» **Task directions**:
Beginning with the line that contains "build_loop()" and ending with the line that contains "cad_parts[node].hide_render = cad_parts[node].hide_viewport", reproduce each line exactly; include both and add nothing.

» **Entries supplied**:

------------------------------------

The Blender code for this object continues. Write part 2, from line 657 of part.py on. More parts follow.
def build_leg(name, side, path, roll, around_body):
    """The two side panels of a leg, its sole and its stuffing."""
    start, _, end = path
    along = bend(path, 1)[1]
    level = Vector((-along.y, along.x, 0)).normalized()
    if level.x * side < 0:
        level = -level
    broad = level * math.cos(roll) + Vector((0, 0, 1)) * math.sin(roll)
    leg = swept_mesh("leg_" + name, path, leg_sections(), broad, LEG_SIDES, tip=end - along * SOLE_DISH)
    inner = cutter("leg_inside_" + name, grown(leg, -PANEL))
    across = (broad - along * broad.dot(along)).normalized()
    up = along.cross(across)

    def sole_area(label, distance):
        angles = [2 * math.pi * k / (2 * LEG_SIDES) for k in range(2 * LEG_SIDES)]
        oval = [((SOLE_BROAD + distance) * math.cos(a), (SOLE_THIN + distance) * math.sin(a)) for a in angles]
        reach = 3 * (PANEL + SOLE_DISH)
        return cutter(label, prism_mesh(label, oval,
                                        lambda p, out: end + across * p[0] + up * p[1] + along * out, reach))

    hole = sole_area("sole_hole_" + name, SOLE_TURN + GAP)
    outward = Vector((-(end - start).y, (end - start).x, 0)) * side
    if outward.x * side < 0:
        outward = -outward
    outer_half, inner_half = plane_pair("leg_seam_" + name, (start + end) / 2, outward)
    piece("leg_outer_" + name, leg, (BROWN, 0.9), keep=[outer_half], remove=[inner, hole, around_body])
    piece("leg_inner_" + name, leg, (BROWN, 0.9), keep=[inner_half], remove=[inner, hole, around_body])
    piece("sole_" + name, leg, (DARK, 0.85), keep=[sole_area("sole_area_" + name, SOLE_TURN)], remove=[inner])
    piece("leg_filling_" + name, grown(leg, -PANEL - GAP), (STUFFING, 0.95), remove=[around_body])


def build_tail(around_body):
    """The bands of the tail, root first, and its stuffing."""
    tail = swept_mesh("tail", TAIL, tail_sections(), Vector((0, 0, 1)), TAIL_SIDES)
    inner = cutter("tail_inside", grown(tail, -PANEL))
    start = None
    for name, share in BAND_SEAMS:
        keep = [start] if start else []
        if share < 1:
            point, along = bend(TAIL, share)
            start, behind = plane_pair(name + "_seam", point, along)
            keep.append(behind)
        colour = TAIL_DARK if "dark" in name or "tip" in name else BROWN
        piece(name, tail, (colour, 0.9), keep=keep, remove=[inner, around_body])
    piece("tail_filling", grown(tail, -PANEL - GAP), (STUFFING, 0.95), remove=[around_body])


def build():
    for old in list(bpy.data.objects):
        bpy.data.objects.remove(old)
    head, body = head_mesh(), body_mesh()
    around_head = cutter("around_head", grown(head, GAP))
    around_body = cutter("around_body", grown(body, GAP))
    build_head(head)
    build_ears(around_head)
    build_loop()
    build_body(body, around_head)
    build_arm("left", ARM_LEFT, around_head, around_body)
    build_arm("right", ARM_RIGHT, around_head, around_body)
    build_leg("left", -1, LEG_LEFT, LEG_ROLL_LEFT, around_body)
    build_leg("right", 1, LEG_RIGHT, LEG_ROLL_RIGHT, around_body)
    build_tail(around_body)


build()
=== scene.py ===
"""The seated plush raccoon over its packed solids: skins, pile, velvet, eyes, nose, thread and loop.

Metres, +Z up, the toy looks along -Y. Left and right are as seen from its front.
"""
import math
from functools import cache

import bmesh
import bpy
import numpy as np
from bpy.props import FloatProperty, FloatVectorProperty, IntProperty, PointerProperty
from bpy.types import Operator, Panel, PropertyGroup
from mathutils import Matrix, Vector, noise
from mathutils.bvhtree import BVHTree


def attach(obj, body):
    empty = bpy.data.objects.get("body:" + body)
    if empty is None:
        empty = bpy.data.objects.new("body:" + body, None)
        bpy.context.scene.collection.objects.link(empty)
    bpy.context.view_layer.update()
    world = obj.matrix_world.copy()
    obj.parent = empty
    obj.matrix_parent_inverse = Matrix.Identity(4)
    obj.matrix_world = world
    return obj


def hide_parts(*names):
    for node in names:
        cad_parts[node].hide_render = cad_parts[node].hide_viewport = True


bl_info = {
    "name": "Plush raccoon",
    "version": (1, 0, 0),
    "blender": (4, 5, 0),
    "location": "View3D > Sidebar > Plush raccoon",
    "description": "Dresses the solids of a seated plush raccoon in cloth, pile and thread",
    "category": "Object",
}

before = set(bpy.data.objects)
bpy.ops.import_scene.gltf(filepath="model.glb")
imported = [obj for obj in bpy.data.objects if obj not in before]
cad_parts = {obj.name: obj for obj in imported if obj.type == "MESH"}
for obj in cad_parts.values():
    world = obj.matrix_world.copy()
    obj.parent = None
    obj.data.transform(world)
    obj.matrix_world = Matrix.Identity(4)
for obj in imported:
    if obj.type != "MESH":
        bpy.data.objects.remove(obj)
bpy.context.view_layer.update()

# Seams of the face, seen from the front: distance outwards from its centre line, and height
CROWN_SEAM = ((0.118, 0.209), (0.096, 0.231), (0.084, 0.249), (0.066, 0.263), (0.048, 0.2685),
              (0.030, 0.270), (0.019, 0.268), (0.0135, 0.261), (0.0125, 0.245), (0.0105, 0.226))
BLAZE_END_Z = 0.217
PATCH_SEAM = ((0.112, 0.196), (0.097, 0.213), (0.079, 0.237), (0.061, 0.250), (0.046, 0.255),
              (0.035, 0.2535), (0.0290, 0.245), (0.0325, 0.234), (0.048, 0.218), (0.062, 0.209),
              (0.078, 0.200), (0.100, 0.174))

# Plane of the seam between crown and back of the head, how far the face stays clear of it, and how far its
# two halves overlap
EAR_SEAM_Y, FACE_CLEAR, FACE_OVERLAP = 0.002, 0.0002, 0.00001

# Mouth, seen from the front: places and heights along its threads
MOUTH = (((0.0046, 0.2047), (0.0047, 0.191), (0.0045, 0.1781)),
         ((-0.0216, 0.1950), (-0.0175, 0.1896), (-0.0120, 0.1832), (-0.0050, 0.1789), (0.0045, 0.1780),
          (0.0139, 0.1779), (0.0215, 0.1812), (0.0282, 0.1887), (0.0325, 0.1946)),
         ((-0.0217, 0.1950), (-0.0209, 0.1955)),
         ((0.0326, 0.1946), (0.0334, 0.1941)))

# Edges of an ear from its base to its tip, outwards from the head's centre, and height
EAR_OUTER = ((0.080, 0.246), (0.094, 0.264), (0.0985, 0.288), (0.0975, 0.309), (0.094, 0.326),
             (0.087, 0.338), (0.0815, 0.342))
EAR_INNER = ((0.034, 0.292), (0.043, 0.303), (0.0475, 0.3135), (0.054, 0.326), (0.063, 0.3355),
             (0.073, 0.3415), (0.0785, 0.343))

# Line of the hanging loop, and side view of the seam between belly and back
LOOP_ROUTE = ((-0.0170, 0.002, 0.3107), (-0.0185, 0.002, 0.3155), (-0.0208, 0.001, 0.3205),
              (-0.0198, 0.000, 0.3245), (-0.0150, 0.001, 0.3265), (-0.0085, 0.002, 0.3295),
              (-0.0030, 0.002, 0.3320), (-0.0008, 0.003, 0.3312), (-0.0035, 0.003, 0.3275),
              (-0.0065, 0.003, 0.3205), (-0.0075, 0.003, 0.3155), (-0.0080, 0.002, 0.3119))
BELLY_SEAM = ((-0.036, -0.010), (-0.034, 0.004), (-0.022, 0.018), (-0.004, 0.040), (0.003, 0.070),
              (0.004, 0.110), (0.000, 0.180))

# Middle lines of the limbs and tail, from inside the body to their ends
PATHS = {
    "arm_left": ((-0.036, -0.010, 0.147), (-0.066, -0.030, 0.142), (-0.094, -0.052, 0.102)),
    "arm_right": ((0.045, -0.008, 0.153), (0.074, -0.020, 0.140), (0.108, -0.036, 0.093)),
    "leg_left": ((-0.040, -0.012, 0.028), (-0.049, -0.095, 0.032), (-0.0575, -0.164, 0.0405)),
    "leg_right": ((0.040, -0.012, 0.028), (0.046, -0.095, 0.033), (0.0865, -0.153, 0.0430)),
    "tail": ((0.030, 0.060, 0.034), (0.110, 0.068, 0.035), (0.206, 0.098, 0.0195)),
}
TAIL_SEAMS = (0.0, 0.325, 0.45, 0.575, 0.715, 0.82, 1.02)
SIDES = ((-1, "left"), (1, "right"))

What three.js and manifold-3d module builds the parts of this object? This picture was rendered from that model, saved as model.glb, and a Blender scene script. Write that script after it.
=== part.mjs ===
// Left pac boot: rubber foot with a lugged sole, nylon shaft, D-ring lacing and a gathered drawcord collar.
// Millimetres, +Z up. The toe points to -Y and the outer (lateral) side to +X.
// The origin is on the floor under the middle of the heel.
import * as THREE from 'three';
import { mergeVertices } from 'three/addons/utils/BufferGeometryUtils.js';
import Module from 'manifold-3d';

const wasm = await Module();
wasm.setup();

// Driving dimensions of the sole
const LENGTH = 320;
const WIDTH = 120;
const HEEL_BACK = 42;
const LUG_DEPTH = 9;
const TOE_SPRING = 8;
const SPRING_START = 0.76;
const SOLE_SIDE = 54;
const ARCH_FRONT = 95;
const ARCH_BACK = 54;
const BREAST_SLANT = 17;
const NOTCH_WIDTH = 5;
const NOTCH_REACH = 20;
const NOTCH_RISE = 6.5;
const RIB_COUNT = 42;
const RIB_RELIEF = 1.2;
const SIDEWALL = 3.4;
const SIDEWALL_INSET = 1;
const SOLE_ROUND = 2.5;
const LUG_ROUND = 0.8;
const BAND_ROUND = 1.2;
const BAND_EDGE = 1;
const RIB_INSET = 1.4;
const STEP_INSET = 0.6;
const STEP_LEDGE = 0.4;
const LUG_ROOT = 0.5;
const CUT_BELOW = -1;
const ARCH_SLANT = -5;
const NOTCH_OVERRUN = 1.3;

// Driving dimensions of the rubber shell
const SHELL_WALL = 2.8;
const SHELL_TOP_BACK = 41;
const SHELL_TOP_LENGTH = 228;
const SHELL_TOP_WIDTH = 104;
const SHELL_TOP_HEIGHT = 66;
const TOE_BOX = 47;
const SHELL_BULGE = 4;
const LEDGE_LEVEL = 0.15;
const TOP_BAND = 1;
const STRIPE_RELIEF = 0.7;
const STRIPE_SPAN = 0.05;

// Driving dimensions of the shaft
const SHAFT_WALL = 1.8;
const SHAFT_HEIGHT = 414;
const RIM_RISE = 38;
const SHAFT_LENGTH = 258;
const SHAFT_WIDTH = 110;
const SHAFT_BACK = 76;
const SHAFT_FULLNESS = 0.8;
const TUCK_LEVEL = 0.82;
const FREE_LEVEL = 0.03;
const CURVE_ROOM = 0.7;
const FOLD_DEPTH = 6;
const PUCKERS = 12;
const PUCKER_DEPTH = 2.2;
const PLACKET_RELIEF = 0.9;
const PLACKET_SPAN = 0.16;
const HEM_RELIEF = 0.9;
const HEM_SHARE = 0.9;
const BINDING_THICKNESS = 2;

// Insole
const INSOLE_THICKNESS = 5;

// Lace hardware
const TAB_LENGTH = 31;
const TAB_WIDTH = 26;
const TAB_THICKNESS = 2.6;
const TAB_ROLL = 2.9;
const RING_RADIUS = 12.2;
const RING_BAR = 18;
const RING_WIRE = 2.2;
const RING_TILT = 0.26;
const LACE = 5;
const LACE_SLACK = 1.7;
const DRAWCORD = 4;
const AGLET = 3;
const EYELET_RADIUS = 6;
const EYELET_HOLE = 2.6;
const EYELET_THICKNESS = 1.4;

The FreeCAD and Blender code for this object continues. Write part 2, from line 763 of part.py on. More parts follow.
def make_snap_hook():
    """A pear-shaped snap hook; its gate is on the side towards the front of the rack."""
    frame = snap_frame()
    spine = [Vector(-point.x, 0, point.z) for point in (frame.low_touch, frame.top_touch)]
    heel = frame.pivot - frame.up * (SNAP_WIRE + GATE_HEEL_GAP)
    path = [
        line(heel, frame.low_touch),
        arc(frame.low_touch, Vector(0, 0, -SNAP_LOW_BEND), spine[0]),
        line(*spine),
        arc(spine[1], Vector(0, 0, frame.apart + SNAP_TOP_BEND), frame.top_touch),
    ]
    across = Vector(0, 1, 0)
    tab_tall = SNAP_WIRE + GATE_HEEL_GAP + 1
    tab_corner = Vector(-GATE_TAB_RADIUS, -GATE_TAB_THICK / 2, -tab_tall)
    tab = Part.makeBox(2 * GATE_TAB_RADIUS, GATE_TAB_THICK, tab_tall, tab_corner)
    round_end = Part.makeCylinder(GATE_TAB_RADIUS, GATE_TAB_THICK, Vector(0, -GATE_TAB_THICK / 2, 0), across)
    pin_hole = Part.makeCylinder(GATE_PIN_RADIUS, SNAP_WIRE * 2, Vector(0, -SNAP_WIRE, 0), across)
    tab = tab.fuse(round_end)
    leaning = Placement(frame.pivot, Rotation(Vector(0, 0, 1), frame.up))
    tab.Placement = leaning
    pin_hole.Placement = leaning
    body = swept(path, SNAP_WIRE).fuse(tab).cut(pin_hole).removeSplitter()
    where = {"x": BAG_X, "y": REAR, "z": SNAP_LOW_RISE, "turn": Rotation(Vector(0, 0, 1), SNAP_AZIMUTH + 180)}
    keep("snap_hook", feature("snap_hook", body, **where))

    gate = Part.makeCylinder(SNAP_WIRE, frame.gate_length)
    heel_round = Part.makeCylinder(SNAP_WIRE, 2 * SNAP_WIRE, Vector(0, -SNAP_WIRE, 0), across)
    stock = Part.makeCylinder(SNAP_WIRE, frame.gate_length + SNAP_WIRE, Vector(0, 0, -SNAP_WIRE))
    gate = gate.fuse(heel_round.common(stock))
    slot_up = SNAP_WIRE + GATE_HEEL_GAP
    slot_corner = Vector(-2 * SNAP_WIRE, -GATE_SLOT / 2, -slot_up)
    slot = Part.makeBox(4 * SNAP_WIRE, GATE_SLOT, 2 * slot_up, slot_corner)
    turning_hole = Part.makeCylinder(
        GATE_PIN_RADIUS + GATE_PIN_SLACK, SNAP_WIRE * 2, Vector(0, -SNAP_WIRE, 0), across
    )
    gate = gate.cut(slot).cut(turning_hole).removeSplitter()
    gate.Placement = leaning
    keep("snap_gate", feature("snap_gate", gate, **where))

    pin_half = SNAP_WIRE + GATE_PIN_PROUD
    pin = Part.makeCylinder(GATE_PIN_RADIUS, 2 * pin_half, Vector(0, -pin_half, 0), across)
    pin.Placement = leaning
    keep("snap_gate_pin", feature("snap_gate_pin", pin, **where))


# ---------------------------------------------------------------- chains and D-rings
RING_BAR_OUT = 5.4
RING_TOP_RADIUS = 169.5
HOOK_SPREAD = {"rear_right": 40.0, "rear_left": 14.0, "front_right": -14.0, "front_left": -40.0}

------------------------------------

» **Exercise output**:
    build_loop()
    build_body(body, around_head)
    build_arm("left", ARM_LEFT, around_head, around_body)
    build_arm("right", ARM_RIGHT, around_head, around_body)
    build_leg("left", -1, LEG_LEFT, LEG_ROLL_LEFT, around_body)
    build_leg("right", 1, LEG_RIGHT, LEG_ROLL_RIGHT, around_body)
    build_tail(around_body)


build()
=== scene.py ===
"""The seated plush raccoon over its packed solids: skins, pile, velvet, eyes, nose, thread and loop.

Metres, +Z up, the toy looks along -Y. Left and right are as seen from its front.
"""
import math
from functools import cache

import bmesh
import bpy
import numpy as np
from bpy.props import FloatProperty, FloatVectorProperty, IntProperty, PointerProperty
from bpy.types import Operator, Panel, PropertyGroup
from mathutils import Matrix, Vector, noise
from mathutils.bvhtree import BVHTree


def attach(obj, body):
    empty = bpy.data.objects.get("body:" + body)
    if empty is None:
        empty = bpy.data.objects.new("body:" + body, None)
        bpy.context.scene.collection.objects.link(empty)
    bpy.context.view_layer.update()
    world = obj.matrix_world.copy()
    obj.parent = empty
    obj.matrix_parent_inverse = Matrix.Identity(4)
    obj.matrix_world = world
    return obj


def hide_parts(*names):
    for node in names:
        cad_parts[node].hide_render = cad_parts[node].hide_viewport = True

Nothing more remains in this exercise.